THE PROBLEM - Pick out the lines below that include the string "picture".

SOURCE MATERIAL -
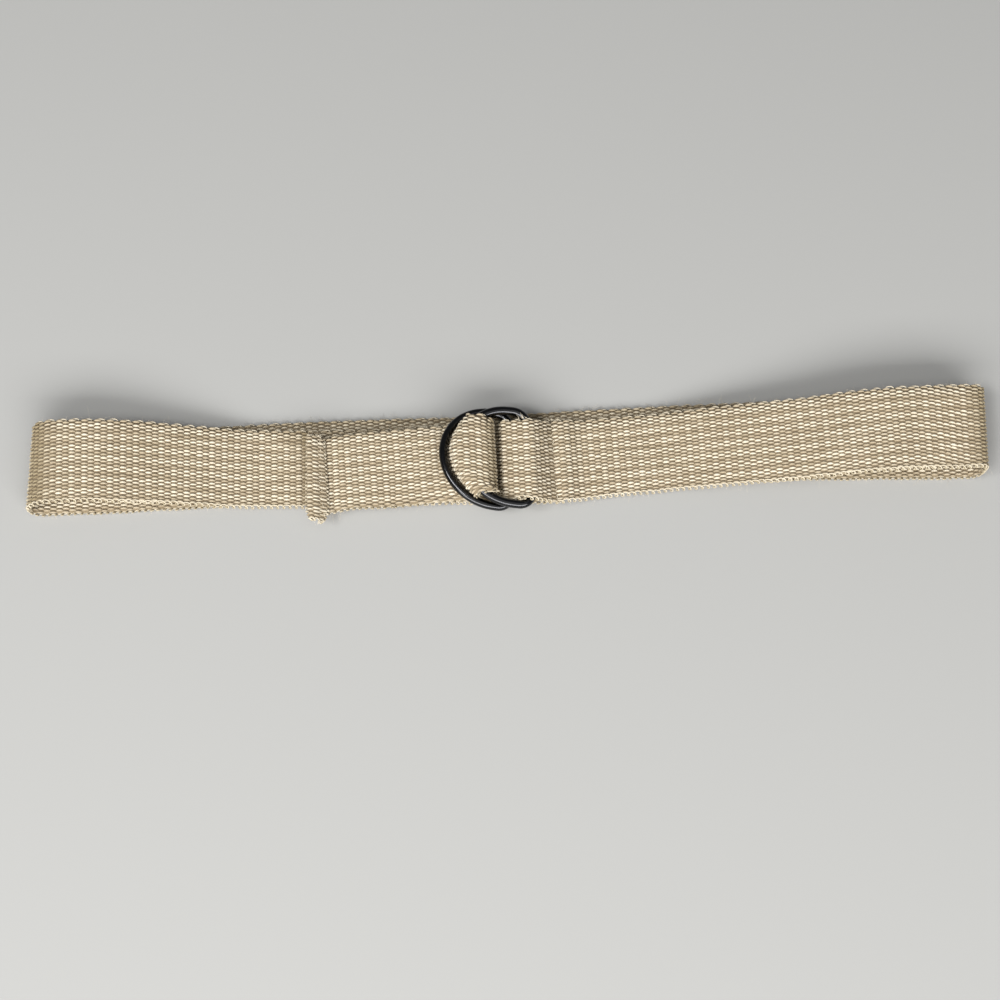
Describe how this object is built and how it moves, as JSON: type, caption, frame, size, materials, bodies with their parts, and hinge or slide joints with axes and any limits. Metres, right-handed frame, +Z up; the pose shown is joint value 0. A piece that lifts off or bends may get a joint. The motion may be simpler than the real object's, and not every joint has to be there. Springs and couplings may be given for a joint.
{
  "type": "webbing belt",
  "caption": "Woven cotton webbing belt closed through a double D-ring buckle, lying flat as a fastened loop with a rolled hem at its tip.",
  "frame": {"origin": "middle of the underside of the object's bounding box, on the surface it lies on", "axes": "+X along the belt from the free tip towards the sewn end, +Y across the webbing, away from the viewer, +Z up"},
  "size_m": [0.4256, 0.0514, 0.0202],
  "materials": {
    "webbing": "coarse warp-faced weave in natural cotton",
    "ring_metal": "polished black nickel plate"
  },
  "bodies": {
    "root": {"webbing_strap": "webbing", "d_ring_upper": "ring_metal", "d_ring_lower": "ring_metal"}
  },
  "joints": []
}
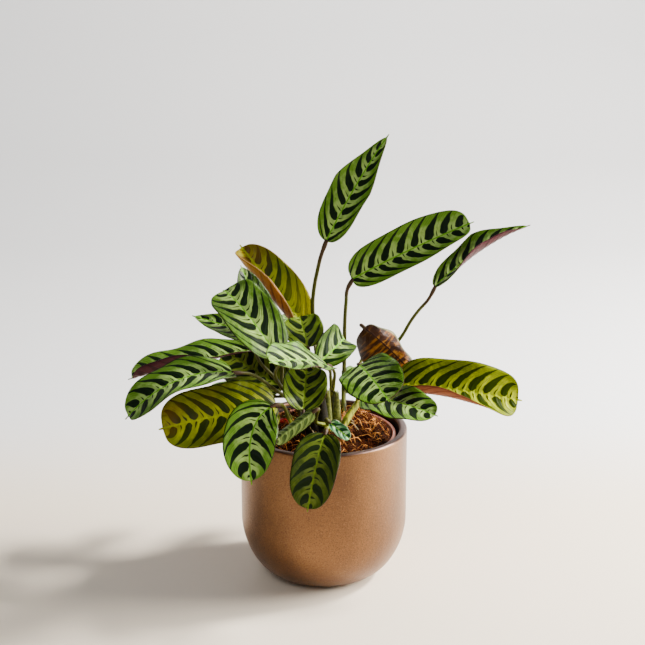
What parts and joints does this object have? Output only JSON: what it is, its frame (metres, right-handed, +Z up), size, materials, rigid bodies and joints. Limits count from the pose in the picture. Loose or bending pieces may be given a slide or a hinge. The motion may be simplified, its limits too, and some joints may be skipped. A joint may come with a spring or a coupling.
{
  "type": "potted ctenanthe",
  "caption": "House plant with banded oval leaves on slender petioles, in coir soil in a nursery pot inside a rounded copper-coloured pot.",
  "frame": {"origin": "centre of the pot's flat underside, on the surface that it stands on", "axes": "+Z up; the picture's camera looks along +Y, so -Y is the front and +X is the picture's right"},
  "size_m": [0.3584, 0.23, 0.3983],
  "materials": {
    "copper": "speckled copper-bronze paint, satin, dark inside",
    "nursery_plastic": "thin terracotta-pink plastic",
    "coir": "loose brown coir fibre",
    "green_stem": "olive-green sheath",
    "dark_stem": "dark olive-brown petiole",
    "leaf_green": "satin leaf, dark green bands on light green",
    "leaf_yellow": "satin leaf, dark green bands on yellow-green",
    "leaf_shaded": "satin leaf, dark green bands on mid green"
  },
  "bodies": {
    "root": {"pot": "copper", "nursery_pot": "nursery_plastic", "soil": "coir", "shoot_middle": "green_stem", "shoot_right": "green_stem", "shoot_dark": "dark_stem", "shoot_back": "dark_stem", "shoot_left": "dark_stem", "shoot_front_left": "green_stem", "shoot_front": "green_stem", "shoot_back_left": "dark_stem", "leaf_top": "leaf_green", "leaf_high_middle": "leaf_green", "leaf_high_right": "leaf_green", "leaf_high_left": "leaf_yellow", "leaf_left_face": "leaf_green", "leaf_left_behind_low": "leaf_green", "leaf_left_behind_high": "leaf_green", "leaf_left_upper": "leaf_green", "leaf_left_lower": "leaf_green", "leaf_left_yellow": "leaf_yellow", "leaf_front_left": "leaf_green", "leaf_front": "leaf_shaded", "leaf_right_yellow": "leaf_yellow", "leaf_right_low": "leaf_green", "leaf_front_right": "leaf_green", "leaf_middle_right": "leaf_green", "leaf_middle_flat": "leaf_green", "leaf_middle_low": "leaf_shaded", "leaf_middle_back": "leaf_shaded", "leaf_right_drooping": "leaf_green", "leaf_left_shaded": "leaf_shaded", "leaf_new_front": "leaf_green", "leaf_new_rolled": "leaf_green", "leaf_back_right": "leaf_green", "leaf_back_left": "leaf_green", "leaf_back_high": "leaf_green", "leaf_back_low": "leaf_green", "leaf_back_middle": "leaf_green"}
  },
  "joints": []
}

EXERCISE RESULT -
What parts and joints does this object have? Output only JSON: what it is, its frame (metres, right-handed, +Z up), size, materials, rigid bodies and joints. Limits count from the pose in the picture. Loose or bending pieces may be given a slide or a hinge. The motion may be simplified, its limits too, and some joints may be skipped. A joint may come with a spring or a coupling.
  "frame": {"origin": "centre of the pot's flat underside, on the surface that it stands on", "axes": "+Z up; the picture's camera looks along +Y, so -Y is the front and +X is the picture's right"},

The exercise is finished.